Everyone has broken SOME law in their life. Not everyone belongs in prison.
Here's some other views:
"What a cruel thing is war: to separate and destroy families and friends, and mar the purest joys and happiness God has granted us in this world; to fill our hearts with hatred instead of love for our neighbors, and to devastate the fair face of this beautiful world." .......... Robert E. Lee
"Never, never, never believe any war will be smooth and easy, or that anyone who embarks on the strange voyage can measure the tides and hurricanes he will encounter. The statesman who yields to war fever must realize that once the signal is given, he is no longer the master of policy but the slave of unforeseeable and uncontrollable events."

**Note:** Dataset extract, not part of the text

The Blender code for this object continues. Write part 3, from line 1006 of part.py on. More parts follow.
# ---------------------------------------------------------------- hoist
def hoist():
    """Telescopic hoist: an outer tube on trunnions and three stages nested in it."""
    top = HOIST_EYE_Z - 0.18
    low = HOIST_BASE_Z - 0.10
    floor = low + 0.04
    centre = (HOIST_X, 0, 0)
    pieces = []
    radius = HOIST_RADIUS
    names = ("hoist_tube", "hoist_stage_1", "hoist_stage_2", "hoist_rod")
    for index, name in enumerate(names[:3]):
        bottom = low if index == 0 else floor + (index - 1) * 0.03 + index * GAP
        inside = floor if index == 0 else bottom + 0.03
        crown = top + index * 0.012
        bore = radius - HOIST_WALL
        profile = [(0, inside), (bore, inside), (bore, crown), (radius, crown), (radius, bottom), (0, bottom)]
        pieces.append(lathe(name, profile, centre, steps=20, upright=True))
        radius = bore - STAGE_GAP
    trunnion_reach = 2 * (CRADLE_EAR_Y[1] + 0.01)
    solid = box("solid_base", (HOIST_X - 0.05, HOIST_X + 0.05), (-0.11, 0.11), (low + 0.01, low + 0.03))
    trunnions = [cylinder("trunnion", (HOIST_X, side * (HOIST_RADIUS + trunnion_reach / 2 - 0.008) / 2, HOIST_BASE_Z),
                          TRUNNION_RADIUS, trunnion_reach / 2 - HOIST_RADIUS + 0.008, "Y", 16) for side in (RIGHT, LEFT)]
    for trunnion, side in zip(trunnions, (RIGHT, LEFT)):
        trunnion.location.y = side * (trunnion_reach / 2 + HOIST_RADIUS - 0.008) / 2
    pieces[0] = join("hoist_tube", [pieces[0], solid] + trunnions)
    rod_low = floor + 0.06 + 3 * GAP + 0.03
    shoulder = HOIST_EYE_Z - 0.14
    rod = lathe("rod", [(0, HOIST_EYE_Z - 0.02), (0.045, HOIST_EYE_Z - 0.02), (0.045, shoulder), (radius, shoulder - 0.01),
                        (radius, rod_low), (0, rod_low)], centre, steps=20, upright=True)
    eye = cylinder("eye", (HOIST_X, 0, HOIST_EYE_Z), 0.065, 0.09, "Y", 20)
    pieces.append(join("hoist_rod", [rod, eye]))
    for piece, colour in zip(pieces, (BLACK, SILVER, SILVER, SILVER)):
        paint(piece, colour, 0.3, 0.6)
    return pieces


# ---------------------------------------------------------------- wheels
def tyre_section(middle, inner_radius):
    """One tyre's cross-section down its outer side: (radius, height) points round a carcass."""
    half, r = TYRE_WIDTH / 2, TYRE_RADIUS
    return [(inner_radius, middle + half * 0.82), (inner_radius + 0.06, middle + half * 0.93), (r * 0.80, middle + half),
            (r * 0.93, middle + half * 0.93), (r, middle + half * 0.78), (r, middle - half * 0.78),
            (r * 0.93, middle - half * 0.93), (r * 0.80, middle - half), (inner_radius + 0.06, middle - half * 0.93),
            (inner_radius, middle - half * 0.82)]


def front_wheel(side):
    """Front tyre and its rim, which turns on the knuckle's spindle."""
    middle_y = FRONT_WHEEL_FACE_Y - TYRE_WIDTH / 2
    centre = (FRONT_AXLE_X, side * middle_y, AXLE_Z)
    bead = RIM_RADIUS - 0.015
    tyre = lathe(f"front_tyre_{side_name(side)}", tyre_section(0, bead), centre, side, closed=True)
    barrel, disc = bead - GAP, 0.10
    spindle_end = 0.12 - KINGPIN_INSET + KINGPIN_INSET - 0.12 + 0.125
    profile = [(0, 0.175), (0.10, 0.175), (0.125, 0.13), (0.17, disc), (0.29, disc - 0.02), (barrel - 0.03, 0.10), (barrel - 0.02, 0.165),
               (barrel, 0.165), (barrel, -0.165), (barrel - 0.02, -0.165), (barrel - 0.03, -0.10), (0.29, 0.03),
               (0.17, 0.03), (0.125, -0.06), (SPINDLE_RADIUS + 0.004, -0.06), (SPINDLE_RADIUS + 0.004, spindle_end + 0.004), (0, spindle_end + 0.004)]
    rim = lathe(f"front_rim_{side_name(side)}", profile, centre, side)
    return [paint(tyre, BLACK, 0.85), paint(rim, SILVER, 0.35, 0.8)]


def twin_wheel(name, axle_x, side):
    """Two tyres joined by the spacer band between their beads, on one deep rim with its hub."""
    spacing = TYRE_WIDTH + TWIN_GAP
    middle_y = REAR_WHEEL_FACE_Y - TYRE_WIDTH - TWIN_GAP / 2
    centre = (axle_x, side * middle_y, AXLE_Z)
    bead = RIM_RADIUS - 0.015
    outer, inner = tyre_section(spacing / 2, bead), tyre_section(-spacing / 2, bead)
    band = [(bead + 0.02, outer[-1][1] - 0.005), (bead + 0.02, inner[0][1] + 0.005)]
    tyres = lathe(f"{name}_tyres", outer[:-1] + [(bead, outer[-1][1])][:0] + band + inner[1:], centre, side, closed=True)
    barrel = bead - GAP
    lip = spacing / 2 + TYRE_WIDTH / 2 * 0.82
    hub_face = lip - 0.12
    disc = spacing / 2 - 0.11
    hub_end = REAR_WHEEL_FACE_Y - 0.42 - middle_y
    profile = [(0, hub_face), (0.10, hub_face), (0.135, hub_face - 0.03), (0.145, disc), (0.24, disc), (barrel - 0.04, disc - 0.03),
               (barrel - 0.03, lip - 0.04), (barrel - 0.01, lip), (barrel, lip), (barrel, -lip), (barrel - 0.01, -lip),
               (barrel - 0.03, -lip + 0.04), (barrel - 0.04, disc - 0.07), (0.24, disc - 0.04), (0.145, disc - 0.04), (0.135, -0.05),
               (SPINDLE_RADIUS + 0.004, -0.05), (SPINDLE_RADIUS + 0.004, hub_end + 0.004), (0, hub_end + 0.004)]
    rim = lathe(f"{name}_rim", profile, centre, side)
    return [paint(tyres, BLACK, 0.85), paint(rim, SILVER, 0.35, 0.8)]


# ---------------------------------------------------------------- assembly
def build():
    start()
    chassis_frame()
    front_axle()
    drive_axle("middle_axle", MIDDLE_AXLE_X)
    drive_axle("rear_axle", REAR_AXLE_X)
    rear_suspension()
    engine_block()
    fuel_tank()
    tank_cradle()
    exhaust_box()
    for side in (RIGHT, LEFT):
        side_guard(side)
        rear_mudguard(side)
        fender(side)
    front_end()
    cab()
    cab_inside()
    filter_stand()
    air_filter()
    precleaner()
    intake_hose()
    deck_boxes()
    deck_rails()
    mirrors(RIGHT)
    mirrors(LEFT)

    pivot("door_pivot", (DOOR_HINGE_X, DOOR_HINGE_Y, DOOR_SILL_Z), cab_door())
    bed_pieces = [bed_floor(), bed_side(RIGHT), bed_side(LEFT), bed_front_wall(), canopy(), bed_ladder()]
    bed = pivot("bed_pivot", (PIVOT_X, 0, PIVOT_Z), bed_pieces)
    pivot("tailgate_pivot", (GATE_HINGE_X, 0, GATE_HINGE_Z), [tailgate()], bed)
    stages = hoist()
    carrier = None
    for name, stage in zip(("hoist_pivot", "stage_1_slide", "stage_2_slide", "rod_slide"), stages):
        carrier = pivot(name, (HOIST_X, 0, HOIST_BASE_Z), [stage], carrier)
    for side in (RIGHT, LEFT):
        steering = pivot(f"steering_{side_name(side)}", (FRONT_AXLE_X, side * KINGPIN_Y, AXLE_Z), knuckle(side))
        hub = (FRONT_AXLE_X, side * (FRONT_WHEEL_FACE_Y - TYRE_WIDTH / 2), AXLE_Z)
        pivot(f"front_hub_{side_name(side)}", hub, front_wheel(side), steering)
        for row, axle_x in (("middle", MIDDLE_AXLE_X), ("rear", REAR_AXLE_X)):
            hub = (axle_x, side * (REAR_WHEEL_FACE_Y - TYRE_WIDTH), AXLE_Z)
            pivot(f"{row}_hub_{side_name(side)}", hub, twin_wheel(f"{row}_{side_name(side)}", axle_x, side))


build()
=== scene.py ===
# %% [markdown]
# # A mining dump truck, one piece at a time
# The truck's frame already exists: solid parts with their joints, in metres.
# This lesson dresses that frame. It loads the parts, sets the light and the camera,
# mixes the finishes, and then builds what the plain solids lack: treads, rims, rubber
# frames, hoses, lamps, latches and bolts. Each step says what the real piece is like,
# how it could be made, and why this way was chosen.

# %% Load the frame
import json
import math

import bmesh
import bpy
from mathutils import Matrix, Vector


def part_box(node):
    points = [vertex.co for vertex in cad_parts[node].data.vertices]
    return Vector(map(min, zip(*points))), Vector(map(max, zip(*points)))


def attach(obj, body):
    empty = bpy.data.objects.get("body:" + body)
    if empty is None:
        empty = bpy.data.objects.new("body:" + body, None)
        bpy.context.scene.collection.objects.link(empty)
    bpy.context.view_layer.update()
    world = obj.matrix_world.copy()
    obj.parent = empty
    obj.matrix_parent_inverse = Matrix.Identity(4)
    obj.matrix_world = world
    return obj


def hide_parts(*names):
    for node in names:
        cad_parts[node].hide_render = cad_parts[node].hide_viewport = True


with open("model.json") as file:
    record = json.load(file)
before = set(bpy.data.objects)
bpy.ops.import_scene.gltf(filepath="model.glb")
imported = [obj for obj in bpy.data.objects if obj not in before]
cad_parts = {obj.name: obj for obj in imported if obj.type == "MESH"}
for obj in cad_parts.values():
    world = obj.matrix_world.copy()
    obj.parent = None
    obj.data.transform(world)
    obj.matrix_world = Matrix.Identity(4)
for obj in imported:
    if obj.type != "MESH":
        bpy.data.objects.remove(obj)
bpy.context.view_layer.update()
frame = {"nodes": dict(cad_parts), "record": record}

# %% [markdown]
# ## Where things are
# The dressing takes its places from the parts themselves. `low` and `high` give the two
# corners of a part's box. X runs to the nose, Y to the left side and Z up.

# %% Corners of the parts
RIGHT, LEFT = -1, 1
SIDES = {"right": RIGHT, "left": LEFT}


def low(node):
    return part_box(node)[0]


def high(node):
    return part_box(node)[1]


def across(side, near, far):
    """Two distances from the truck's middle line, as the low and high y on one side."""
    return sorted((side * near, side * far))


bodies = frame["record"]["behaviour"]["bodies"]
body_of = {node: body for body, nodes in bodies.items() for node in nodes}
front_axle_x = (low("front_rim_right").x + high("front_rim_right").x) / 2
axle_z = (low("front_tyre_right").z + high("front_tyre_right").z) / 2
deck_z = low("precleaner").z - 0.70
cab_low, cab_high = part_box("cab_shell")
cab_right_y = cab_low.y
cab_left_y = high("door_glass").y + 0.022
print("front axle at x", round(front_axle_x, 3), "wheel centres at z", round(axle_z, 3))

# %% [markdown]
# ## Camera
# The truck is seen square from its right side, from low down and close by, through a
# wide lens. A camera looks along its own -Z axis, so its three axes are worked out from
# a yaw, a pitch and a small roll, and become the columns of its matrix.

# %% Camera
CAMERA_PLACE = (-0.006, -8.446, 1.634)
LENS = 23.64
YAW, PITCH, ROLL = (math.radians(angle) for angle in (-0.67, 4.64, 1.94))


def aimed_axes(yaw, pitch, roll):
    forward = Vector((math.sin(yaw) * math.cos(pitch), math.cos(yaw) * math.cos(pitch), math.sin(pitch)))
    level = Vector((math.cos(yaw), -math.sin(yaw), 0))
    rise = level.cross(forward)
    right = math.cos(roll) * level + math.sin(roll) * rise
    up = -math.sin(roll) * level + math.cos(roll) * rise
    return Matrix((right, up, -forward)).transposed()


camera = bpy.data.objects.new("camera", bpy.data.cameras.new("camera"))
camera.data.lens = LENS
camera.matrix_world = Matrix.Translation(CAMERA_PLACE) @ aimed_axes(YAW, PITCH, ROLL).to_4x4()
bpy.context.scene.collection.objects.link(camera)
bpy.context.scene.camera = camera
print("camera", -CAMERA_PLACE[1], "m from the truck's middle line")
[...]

Sir Winston Churchill (1874 - 1965)
"It is well that war is so terrible, or we should grow too fond of it." R. E .Lee
And, if I may humbly attempt to edit these words of this great man to bring them into concert with 21st century America:
It is well that war is unexperienced by the vast majority of citizens, so that we may grow fond of it without restraint.
And finally, a personal favorite:
"The devil's name is dullness." Robert E. Lee
Do thoughtful utterances like that ever leave a bad taste in your mouth?
Couple other points: the firebombings of Hamburg & Dresden (as Tokyo & other Japanese cities) came because both the Nazis and IJA/N were outsourcing munitions/materiel production away from easily targetted plants and into the midst of their civilian populations. In the case of Japan, Dunnigan of the Strategy Page estimates this production was about 30-40% of that nation's total. Put bluntly, these locations were targets - and inasmuch as the horror of war can be such that innocent civilians would die in conflict, still more horrible is the thought that to NOT have destroyed these production points would have meant a longer war at more cost in American and Allied lives.
Given the choice above, even a thousand times, my friend... I say we bomb 'em back into the Stone Age. Every. Damned. Time.